I still say the real foreign life is virtual, the “PC viruses” that mutate and evolve. And the next will be smart sand creating its creators. What do you think?

  1. April 4, 2012 10:41 am

    I think the real foreign life will be artificial, biological life. There are so many interesting experiments on biology, from stripping down the genome to essentials, to adding entirely new functional proteins and control systems via synthetic genes to re-engineering the genetic code. Some of the biology will turn out very different than anything we have seen to date.

    There is also a small chance that there is a “shadow biology” on earth, populated by single cell organisms with very different biology. But so far this is just speculation.

    • April 4, 2012 7:52 pm

      “Artificial life” will likely have interesting functions for human technology, including thinks we can’t imagine. But new life interesting in itself–more so than what’s evolved in nature? More wild than Featured Creature? I’m skeptical of that.

  2. April 4, 2012 3:11 pm

    Personally, I tend to think the next frontier is the soil. When I was counting fungal spores for my PhD, I had a whole beastiary of things I couldn’t identify even to phylum. Some of it was spores and pollen, some testate amoebas but much of it I never did figure out.

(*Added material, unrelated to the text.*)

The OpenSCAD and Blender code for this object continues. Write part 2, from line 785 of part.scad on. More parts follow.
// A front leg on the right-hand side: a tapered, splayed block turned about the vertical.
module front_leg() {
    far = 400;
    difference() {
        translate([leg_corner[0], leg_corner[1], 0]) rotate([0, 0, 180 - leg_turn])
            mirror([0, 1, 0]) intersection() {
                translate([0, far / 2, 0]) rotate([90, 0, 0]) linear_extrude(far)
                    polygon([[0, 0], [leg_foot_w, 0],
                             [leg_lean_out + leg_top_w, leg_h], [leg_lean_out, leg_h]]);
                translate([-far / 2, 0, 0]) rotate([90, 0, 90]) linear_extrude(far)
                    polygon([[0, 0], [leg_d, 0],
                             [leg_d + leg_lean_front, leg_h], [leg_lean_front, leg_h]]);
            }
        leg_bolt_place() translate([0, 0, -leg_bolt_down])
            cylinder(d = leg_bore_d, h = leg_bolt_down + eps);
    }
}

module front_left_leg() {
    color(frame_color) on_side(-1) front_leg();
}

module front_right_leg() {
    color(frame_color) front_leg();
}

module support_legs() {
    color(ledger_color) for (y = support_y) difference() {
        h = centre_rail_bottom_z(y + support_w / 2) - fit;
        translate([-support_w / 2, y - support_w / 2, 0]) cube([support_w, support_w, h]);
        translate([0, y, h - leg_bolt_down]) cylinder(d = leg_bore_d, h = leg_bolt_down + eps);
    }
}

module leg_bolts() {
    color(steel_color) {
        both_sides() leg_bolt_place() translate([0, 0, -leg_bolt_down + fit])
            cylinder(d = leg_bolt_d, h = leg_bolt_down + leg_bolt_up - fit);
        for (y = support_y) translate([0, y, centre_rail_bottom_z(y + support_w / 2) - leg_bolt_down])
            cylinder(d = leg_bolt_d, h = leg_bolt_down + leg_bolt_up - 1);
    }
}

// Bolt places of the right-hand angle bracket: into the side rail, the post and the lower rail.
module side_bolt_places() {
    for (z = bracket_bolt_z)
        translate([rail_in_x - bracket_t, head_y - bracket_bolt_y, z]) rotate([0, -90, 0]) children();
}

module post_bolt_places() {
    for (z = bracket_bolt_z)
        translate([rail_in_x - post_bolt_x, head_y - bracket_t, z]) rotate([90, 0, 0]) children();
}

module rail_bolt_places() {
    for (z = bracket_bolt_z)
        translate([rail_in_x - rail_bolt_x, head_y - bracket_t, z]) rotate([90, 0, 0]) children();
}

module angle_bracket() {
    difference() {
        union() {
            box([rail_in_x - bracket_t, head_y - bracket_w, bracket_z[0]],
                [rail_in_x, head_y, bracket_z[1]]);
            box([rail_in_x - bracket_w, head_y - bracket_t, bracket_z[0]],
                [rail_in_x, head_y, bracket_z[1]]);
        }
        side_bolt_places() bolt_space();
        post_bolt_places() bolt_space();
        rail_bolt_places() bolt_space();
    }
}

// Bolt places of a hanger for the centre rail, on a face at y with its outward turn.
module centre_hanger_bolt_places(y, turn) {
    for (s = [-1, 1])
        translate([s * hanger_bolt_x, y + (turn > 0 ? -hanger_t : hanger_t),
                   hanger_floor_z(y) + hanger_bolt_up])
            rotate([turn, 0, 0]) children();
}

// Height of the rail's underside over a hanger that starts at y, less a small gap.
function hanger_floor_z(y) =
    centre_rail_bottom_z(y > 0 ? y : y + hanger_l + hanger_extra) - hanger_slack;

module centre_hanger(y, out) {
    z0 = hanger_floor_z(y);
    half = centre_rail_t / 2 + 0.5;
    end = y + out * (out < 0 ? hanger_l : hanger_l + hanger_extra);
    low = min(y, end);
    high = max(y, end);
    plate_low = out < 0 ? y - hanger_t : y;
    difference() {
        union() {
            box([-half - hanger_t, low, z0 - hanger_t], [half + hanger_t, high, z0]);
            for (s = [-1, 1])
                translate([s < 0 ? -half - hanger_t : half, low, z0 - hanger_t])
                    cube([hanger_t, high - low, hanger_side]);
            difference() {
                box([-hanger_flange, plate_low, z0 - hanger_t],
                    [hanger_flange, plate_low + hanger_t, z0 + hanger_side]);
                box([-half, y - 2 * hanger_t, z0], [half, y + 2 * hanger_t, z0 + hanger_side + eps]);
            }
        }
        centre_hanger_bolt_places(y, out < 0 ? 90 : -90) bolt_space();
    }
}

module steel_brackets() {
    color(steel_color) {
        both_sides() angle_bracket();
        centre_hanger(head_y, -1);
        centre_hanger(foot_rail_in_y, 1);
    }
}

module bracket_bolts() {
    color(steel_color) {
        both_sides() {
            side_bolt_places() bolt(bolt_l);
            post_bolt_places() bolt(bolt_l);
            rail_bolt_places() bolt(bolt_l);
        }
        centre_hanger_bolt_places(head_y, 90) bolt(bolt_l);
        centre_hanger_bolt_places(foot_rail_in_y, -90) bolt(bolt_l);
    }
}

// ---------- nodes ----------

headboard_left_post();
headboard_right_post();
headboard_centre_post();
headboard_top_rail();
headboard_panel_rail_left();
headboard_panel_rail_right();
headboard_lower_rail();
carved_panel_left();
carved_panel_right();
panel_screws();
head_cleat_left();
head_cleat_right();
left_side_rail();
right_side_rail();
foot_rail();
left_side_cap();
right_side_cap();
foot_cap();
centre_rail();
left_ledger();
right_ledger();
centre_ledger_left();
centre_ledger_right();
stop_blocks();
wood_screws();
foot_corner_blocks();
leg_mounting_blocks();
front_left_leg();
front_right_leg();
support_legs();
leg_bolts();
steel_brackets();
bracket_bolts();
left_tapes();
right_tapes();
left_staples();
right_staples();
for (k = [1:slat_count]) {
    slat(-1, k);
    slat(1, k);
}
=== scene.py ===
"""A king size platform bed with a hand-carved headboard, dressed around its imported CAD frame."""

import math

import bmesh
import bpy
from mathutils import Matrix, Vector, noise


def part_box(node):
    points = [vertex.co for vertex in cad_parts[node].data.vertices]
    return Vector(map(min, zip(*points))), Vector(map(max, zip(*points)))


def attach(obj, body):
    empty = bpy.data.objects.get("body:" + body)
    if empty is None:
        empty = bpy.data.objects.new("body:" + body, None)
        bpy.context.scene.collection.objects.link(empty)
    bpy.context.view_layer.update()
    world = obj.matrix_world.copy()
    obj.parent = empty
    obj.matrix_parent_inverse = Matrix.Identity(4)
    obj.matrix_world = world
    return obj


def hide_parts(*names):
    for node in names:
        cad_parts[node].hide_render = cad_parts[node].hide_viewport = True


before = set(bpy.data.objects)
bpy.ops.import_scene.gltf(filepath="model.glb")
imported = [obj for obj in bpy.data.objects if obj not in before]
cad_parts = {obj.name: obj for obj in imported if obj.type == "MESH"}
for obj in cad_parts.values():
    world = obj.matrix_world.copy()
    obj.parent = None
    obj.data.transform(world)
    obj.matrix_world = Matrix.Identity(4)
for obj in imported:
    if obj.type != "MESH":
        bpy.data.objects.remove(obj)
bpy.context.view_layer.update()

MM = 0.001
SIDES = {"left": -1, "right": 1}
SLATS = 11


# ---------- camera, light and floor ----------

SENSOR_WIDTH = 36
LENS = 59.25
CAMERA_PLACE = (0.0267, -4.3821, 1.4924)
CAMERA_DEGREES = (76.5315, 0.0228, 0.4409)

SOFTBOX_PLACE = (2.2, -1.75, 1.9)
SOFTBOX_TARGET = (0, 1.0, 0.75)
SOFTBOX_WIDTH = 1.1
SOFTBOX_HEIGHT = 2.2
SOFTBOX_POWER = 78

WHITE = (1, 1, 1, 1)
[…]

    Every mycorrhizal researcher I’ve talked to has a similar collection of unknown mesobiota, many hauled from vacant lots, old fields, and similar ordinary places.

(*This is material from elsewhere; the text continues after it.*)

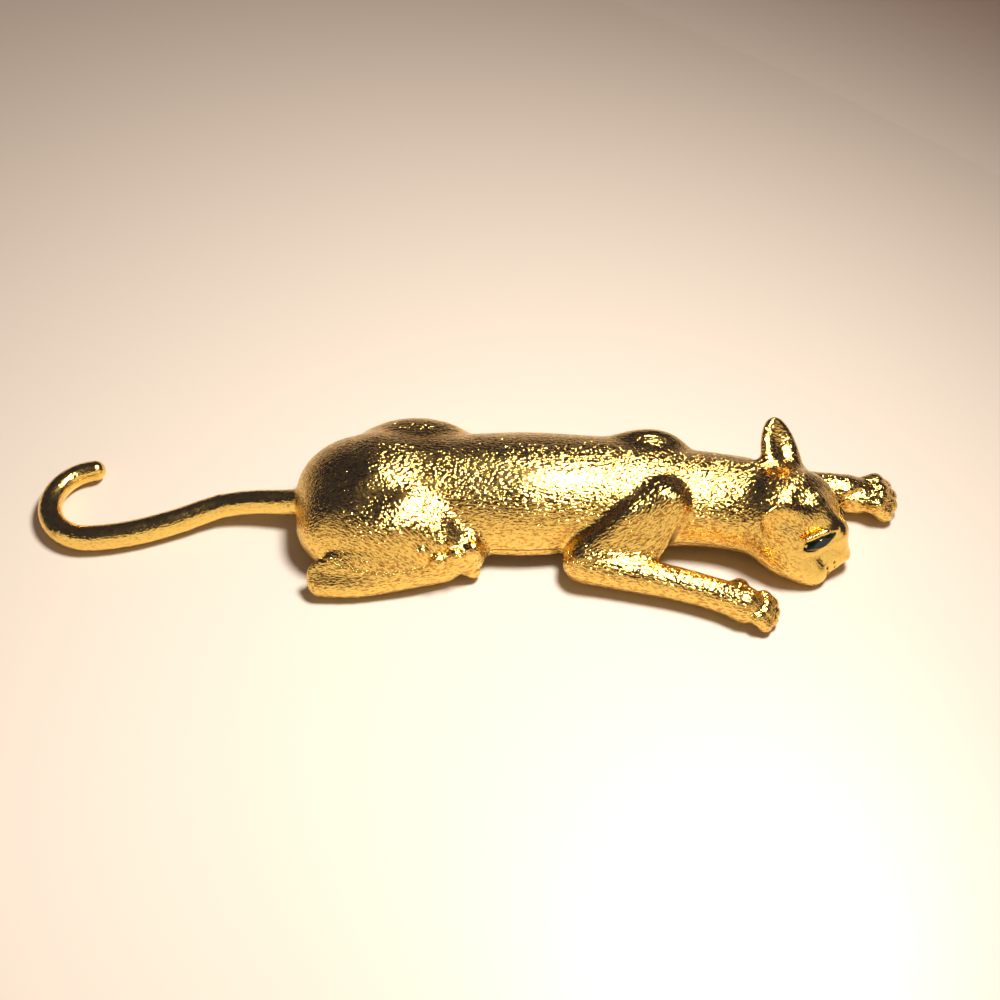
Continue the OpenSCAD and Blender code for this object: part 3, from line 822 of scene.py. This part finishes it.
def write_fur(mesh, P):
    """Coordinates that the engraving follows: the body's, and the nearest limb's with its share."""
    body = np.minimum(barrel(ends=BARREL_FUR_ENDS).distance(P), ellipsoid(*RUMP).distance(P))
    near = np.full(len(P), ENDLESS)
    limb = np.zeros((len(P), 3))
    for rows, apart, shape in furred_limbs():
        d = shape.distance(P)
        closer = d < near
        near[closer] = d[closer]
        limb[closer] = along_limb(rows, P[closer]) + (apart, 0, 0)
    d = head_ball(*HEAD_FUR).distance(P)
    closer = d < near
    near[closer] = d[closer]
    limb[closer] = (P[closer] - HEAD_AT) @ HEAD.T + HEAD_APART
    share = smooth_step(body - near, -FUR_BLEND, FUR_BLEND)
    around = np.arctan2(P[:, 2] - BARREL_UP, P[:, 1])
    out = np.hypot(P[:, 1], P[:, 2] - BARREL_UP)
    torso = np.stack([P[:, 0], around * BARREL_R, out], 1)
    for name, values in (("fur_body", torso), ("fur_limb", limb)):
        mesh.attributes.new(name, "FLOAT_VECTOR", "POINT").data.foreach_set("vector", values.ravel())
    for name, values in (("limb_share", share), ("fur_share", fur_depth(P))):
        mesh.attributes.new(name, "FLOAT", "POINT").data.foreach_set("value", values)


def principled(name, colour, roughness, metallic):
    m = bpy.data.materials.new(name)
    m.use_nodes = True
    shader = m.node_tree.nodes["Principled BSDF"]
    shader.inputs["Base Color"].default_value = (*colour, 1)
    shader.inputs["Roughness"].default_value = roughness
    shader.inputs["Metallic"].default_value = metallic
    return m, shader


def noise_on(tree, vector, stretch, scale, detail, distortion):
    """Noise that is drawn out along the first coordinate."""
    mapping = tree.nodes.new("ShaderNodeMapping")
    mapping.inputs["Scale"].default_value = stretch
    tree.links.new(vector, mapping.inputs["Vector"])
    noise = tree.nodes.new("ShaderNodeTexNoise")
    noise.inputs["Scale"].default_value = scale
    noise.inputs["Detail"].default_value = detail
    noise.inputs["Distortion"].default_value = distortion
    tree.links.new(mapping.outputs["Vector"], noise.inputs["Vector"])
    return noise.outputs["Fac"]


def attribute(tree, name):
    node = tree.nodes.new("ShaderNodeAttribute")
    node.attribute_name = name
    return node


def strokes(tree, source, stretch, scale, detail, distortion):
    """Short engraved strokes along the first coordinate of an attribute."""
    vector = attribute(tree, source).outputs["Vector"]
    return noise_on(tree, vector, (1.0 / stretch, 1.0, 1.0), scale, detail, distortion)


def ranged(tree, value, low, high, start, end):
    """The value's range from low to high, carried over to start to end."""
    node = tree.nodes.new("ShaderNodeMapRange")
    for name, number in (("From Min", low), ("From Max", high), ("To Min", start), ("To Max", end)):
        node.inputs[name].default_value = number
    tree.links.new(value, node.inputs["Value"])
    return node.outputs["Result"]


def colour_between(tree, factor, first, second):
    node = tree.nodes.new("ShaderNodeMix")
    node.data_type = "RGBA"
    node.inputs["A"].default_value = (*first, 1)
    node.inputs["B"].default_value = (*second, 1)
    tree.links.new(factor, node.inputs["Factor"])
    return node.outputs["Result"]


def number_between(tree, factor, first, second):
    node = tree.nodes.new("ShaderNodeMix")
    for socket, value in (("Factor", factor), ("A", first), ("B", second)):
        if isinstance(value, float):
            node.inputs[socket].default_value = value
        else:
            tree.links.new(value, node.inputs[socket])
    return node.outputs["Result"]


def bumped(tree, shader, height, depth):
    """Relief of a height on a shader, with its depth in mm."""
    bump = tree.nodes.new("ShaderNodeBump")
    bump.inputs["Strength"].default_value = 1.0
    bump.inputs["Distance"].default_value = depth * MM
    tree.links.new(height, bump.inputs["Height"])
    tree.links.new(bump.outputs["Normal"], shader.inputs["Normal"])


def gold_material():
    """Bright plate over engraved fur, browner and duller in the strokes' grounds, where that darkening is
    painted shade.
    """
    m, shader = principled("gold_plate", GOLD, GOLD_ROUGHNESS[1], 1.0)
    t = m.node_tree
    share = attribute(t, "limb_share").outputs["Fac"]
    fur = [strokes(t, source, *FUR_STROKES) for source in ("fur_body", "fur_limb")]
    height = number_between(t, share, *fur)
    height = number_between(t, attribute(t, "fur_share").outputs["Fac"], NO_STROKE, height)
    bumped(t, shader, height, FUR_DEPTH)
    # Painted shade: the strokes' low grounds turn to the darker gold
    groove_shade = ranged(t, height, *GROOVE_SHADE_HEIGHTS, 0.0, 1.0)
    t.links.new(colour_between(t, groove_shade, GROOVE_SHADE_GOLD, GOLD), shader.inputs["Base Color"])
    wear = strokes(t, "fur_body", *WEAR_SPOTS)
    t.links.new(ranged(t, wear, *WEAR_RANGE, *GOLD_ROUGHNESS), shader.inputs["Roughness"])
    return m


def plain_material(name, first, second, roughness, metallic, stretch, scale, depth):
    """Two near colours, a changing roughness and a fine relief, in spots or in drawn-out lines."""
    m, shader = principled(name, first, roughness[0], metallic)
    t = m.node_tree
    at = t.nodes.new("ShaderNodeTexCoord").outputs["Object"]
    noise = noise_on(t, at, [s / MM for s in (1.0 / stretch, 1.0, 1.0)], scale, PLAIN_DETAIL, 0.0)
    change = ranged(t, noise, *PLAIN_RANGE, 0.0, 1.0)
    t.links.new(colour_between(t, change, first, second), shader.inputs["Base Color"])
    t.links.new(ranged(t, noise, *PLAIN_RANGE, *roughness), shader.inputs["Roughness"])
    bumped(t, shader, noise, depth)
    return m


def thinned(cat, triangles):
    """The cat's mesh after it is brought down to the most triangles."""
    thin = cat.modifiers.new("thin", "DECIMATE")
    thin.ratio = MOST_TRIANGLES / triangles
    mesh = bpy.data.meshes.new_from_object(cat.evaluated_get(bpy.context.evaluated_depsgraph_get()))
    cat.modifiers.clear()
    cat.data = mesh
    return mesh


def build_casting(material):
    field = cat_field()
    verts, quads = surface_net(field.v, GRID_LOW, STEP)
    mesh = bpy.data.meshes.new("cat")
    mesh.from_pydata(((verts - ROW_ZERO) * MM).tolist(), [], quads.tolist())
    mesh.update()
    cat = bpy.data.objects.new("cat", mesh)
    bpy.context.scene.collection.objects.link(cat)
    if 2 * len(quads) > MOST_TRIANGLES:
        mesh = thinned(cat, 2 * len(quads))
    count = len(mesh.vertices)
    at = np.zeros(count * 3)
    mesh.vertices.foreach_get("co", at)
    P = at.reshape(-1, 3) / MM + ROW_ZERO
    slope = np.stack(np.gradient(field.v, STEP), -1)
    normal = sampled(slope, P)
    normal = normal / np.maximum(np.linalg.norm(normal, axis=1, keepdims=True), TINY)
    write_fur(mesh, P)
    for poly in mesh.polygons:
        poly.use_smooth = True
    mesh.normals_split_custom_set_from_vertices([Vector(v) for v in normal])
    mesh.materials.append(material)
    print("cat: vertices", count, "triangles", sum(len(p.vertices) - 2 for p in mesh.polygons))
    return cat


def build_lamp():
    data = bpy.data.lights.new("lamp", "AREA")
    data.shape = "DISK"
    data.size = LAMP_SIZE
    data.energy = LAMP_POWER
    data.color = LAMP_COLOUR
    data.spread = math.radians(LAMP_SPREAD)
    lamp = bpy.data.objects.new("lamp", data)
    lamp.location = LAMP_AT
    lamp.rotation_euler = (Vector(LAMP_AIM) - Vector(LAMP_AT)).to_track_quat("-Z", "Y").to_euler()
    bpy.context.scene.collection.objects.link(lamp)


def build_room():
    """A dark room with a bright wall behind the camera, as the gold sees it, and a pale backdrop."""
    world = bpy.data.worlds.new("room")
    bpy.context.scene.world = world
    world.use_nodes = True
    nodes, links = world.node_tree.nodes, world.node_tree.links

    def fade(value, start, end):
        step = nodes.new("ShaderNodeMapRange")
        step.interpolation_type = "SMOOTHSTEP"
        step.inputs["From Min"].default_value = start
        step.inputs["From Max"].default_value = end
        links.new(value, step.inputs["Value"])
        return step.outputs["Result"]

    def shade(colour):
        background = nodes.new("ShaderNodeBackground")
        background.inputs["Color"].default_value = (*colour, 1)
        return background.outputs["Background"]

    def mix(factor, first, second):
        node = nodes.new("ShaderNodeMixShader")
        links.new(factor, node.inputs["Fac"])
        links.new(first, node.inputs[1])
        links.new(second, node.inputs[2])
        return node.outputs["Shader"]

    way = nodes.new("ShaderNodeTexCoord")
    split = nodes.new("ShaderNodeSeparateXYZ")
    links.new(way.outputs["Generated"], split.inputs["Vector"])
    wall = nodes.new("ShaderNodeMath")
    wall.operation = "MULTIPLY"
    links.new(fade(split.outputs["Y"], *WALL_EDGE), wall.inputs[0])
    links.new(fade(split.outputs["Z"], *WALL_TOP), wall.inputs[1])
    room = mix(wall.outputs["Value"], shade(DARK_ROOM), shade(WALL_LIGHT))
    ray = nodes.new("ShaderNodeLightPath")
    room = mix(ray.outputs["Is Diffuse Ray"], room, shade(FILL_LIGHT))
    room = mix(ray.outputs["Is Camera Ray"], room, shade(BACKDROP))
    links.new(room, nodes["World Output"].inputs["Surface"])


def build_stage():
    bpy.ops.mesh.primitive_plane_add(size=TABLE_SIDE, location=(0, 0, 0))
    floor = bpy.context.object
    floor.name = "floor"
    material, _ = principled("floor", TABLE, TABLE_ROUGHNESS, 0.0)
    floor.data.materials.append(material)
    build_room()
    build_lamp()
    bpy.context.scene.view_settings.view_transform = "Standard"


def build_camera():
    """The photograph's view, down on the table from the near side."""
    target = (PICTURE_MIDDLE - ROW_ZERO) * MM
    distance, elevation = CAMERA_DISTANCE * MM, math.radians(CAMERA_UP)
    data = bpy.data.cameras.new("camera")
    data.sensor_width = SENSOR
    data.lens = SENSOR * PX_PER_MM * CAMERA_DISTANCE / PICTURE_PX
    data.clip_start = 0.01
    data.clip_end = 20.0
    camera = bpy.data.objects.new("camera", data)
    camera.location = target + distance * np.array([0, -math.cos(elevation), math.sin(elevation)])
    camera.rotation_euler = (math.radians(90) - elevation, 0, 0)
    bpy.context.scene.collection.objects.link(camera)
    bpy.context.scene.camera = camera


def stone_material():
    """Nearly black glass, a little unevenly polished."""
    return plain_material(
        "eye_stone", first=(0.004, 0.011, 0.009), second=(0.012, 0.028, 0.024),
        roughness=(0.05, 0.12), metallic=0.0, stretch=1.0, scale=0.9, depth=0.004,
    )


def pin_material():
    """Satin metal, drawn along its length."""
    return plain_material(
        "pin_metal", first=(0.85, 0.62, 0.28), second=(0.70, 0.48, 0.20),
        roughness=(0.22, 0.38), metallic=1.0, stretch=14.0, scale=3.0, depth=0.012,
    )


cat = build_casting(gold_material())
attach(cat, "root")
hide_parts("casting")

stone = stone_material()
metal = pin_material()
for name, material in (("eye_stone_near", stone), ("eye_stone_far", stone), ("pin_back", metal)):
    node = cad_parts[name]
    node.data.materials.clear()
    node.data.materials.append(material)

build_stage()
build_camera()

    Of course, it’s more romantic to go to Antarctica to look at soil mesobiota. Still, I’d say look about 6 inches down in your back yard, first. Or if you can find a remnant prairie, all the better.

    • April 4, 2012 9:47 pm

      Didn’t I read somewhere (a few years ago?) that one of the world’s most expert mycologists retired/died a few years ago, and no one was interested in doing fungal classification work any more? It was going to become a lost expertise.

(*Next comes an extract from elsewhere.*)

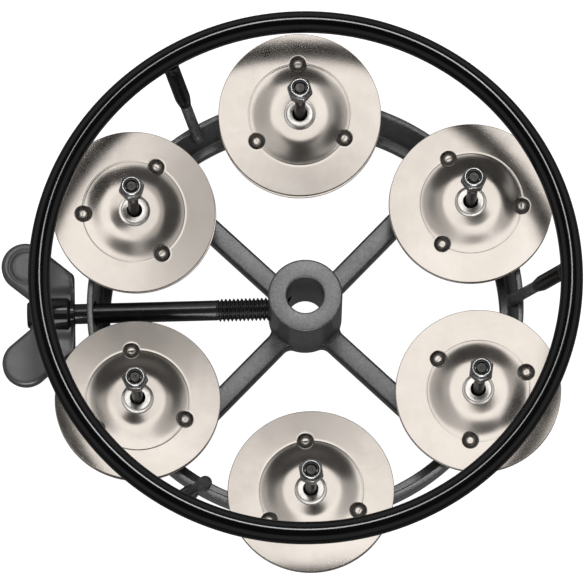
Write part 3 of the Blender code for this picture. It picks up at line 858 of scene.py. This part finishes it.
def disc_rise(radius):
    """Height of the sheet over its rim: a flat rim, a crisp fold, a curved wall and a flat crown."""
    rim = DISC_RIM_RISE * (DISC_RADIUS - radius) / (DISC_RADIUS - DISC_FOLD_RADIUS)
    foot = DISC_RIM_RISE - 0.02
    wall = foot + (DISC_CROWN - foot) * (1 - smoothstep(DISC_CROWN_RADIUS, DISC_FOLD_RADIUS + 0.1, radius))
    blend = smoothstep(DISC_FOLD_RADIUS - 0.1, DISC_FOLD_RADIUS + 0.2, radius)
    crease = DISC_CREASE_DEPTH * math.exp(-((radius - DISC_FOLD_RADIUS) / DISC_CREASE_WIDTH) ** 2)
    return wall * (1 - blend) + rim * blend - crease


def dimple_depth(away):
    """Height of a round pressed dimple, below 0, with a bead standing at its centre."""
    if away > DIMPLE_RADIUS:
        return 0.0
    wall = -DIMPLE_DEPTH * (1 - smoothstep(DIMPLE_FLOOR_RADIUS, DIMPLE_RADIUS, away))
    return wall + BEAD_HEIGHT * (1 - smoothstep(BEAD_TOP_RADIUS, BEAD_RADIUS, away))


def dimple_spots(phase):
    """Middles of a disc's three dimples. The phase is the first one's direction in degrees."""
    return [polar(DIMPLE_CENTRE, math.radians(phase + 120 * k)) for k in range(3)]


def make_disc(phase):
    """One disc, cup upwards, its rim's underside at height 0, pressed with three dimples."""
    # Directions and radii of the mesh's lines lie closer together across the dimples and the fold.
    turns = set()
    for k in range(3):
        centre = phase + 120.0 * k
        turns.update(round(centre + 0.9 * i, 3) % 360.0 for i in range(-12, 13))
        turns.update(round(centre + 10.8 + 98.4 * i / 32, 3) % 360.0 for i in range(1, 32))
    turns = sorted(turns)
    radii = [DISC_RADIUS - 0.10, DISC_RADIUS - 0.16, 19.2, 17.6, 16.2, 15.4]
    radii += [15.1 - 0.2 * k for k in range(9)]
    radii += [13.4 - 0.1 * k for k in range(10)]
    radii += [12.4 - 0.2 * k for k in range(11)]
    radii += [10.0 - 0.5 * k for k in range(9)]
    radii += [5.4, 4.6, 3.5, DISC_HOLE_RADIUS + 0.1]
    dimples = dimple_spots(phase)

    def row(radius, lift, pressed=True):
        made = []
        for turn in turns:
            x, y = polar(radius, math.radians(turn))
            dent = sum(dimple_depth(math.hypot(x - u, y - v)) for u, v in dimples) if pressed else 0.0
            made.append((x, y, disc_rise(radius) + dent + lift))
        return made

    rows = [row(radius, DISC_SHEET) for radius in radii]
    rows.append(row(DISC_HOLE_RADIUS, DISC_SHEET - 0.1))
    rows.append(row(DISC_HOLE_RADIUS, 0.1))
    rows += [row(radius, 0.0) for radius in reversed(radii)]
    for inset, height in ((0.04, 0.03), (0.0, 0.09), (0.0, 0.41), (0.04, 0.47)):
        rows.append(row(DISC_RADIUS - inset, height, False))
    return grid(rows, close_rows=True)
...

    • April 5, 2012 12:16 am

      Actually, it’s always been a rare expertise. There are often only a few people who are expert in a particular group of fungi. I used to be one of those people, but I’m waaaay out of practice.

      It’s actually normal for many unusual organisms that one or a few people are the experts. For example my mother, an amateur botanist with no formal biology training, is one of the world’s experts on a particular rare plant species. She got involved with it due to a legal action, started surveying the populations, and now knows more about it than just about anyone else.

      Where it gets sad is with things like the ~800 species of Drosophila fruit flies other than Drosophila melanogaster. Only a few old researchers actually knew how to identify these species, and about a decade ago, they held a special seminar to train another generation, so that their knowledge wouldn’t be lost. Considering how important Drosophila is in modern genetics, it’s saddens me that all their relatives are basically unknown. Many of them are quite rare, too.

      I could go down a very long list, but the end result is that expertise is actually pretty rare, and it can easily be lost.

  3. April 4, 2012 7:56 pm

    I’d like to see some of those fungal spores and testate amoebas. Any good pix? Have to revise my microbial eukaryotes chapter this summer.

    Mycorrhizae are interesting; and of course, whatever’s below foot in the soil. Every cubic centimeter of soil contains unknown species.

    But still, aren’t they all Bacteria, Eukarya, or Archaea? Or maybe “deep branching” somethings inbetween?

    What I’d like to see is RNA cells, or maybe prion life.

    • April 5, 2012 12:18 am

      Mycorrhizae are all fungi, by definition. I was counting and identifying their spores as a way of studying mycorrhizal diversity, and I’ll be happy to send you some pictures. What’s the capacity of your inbox?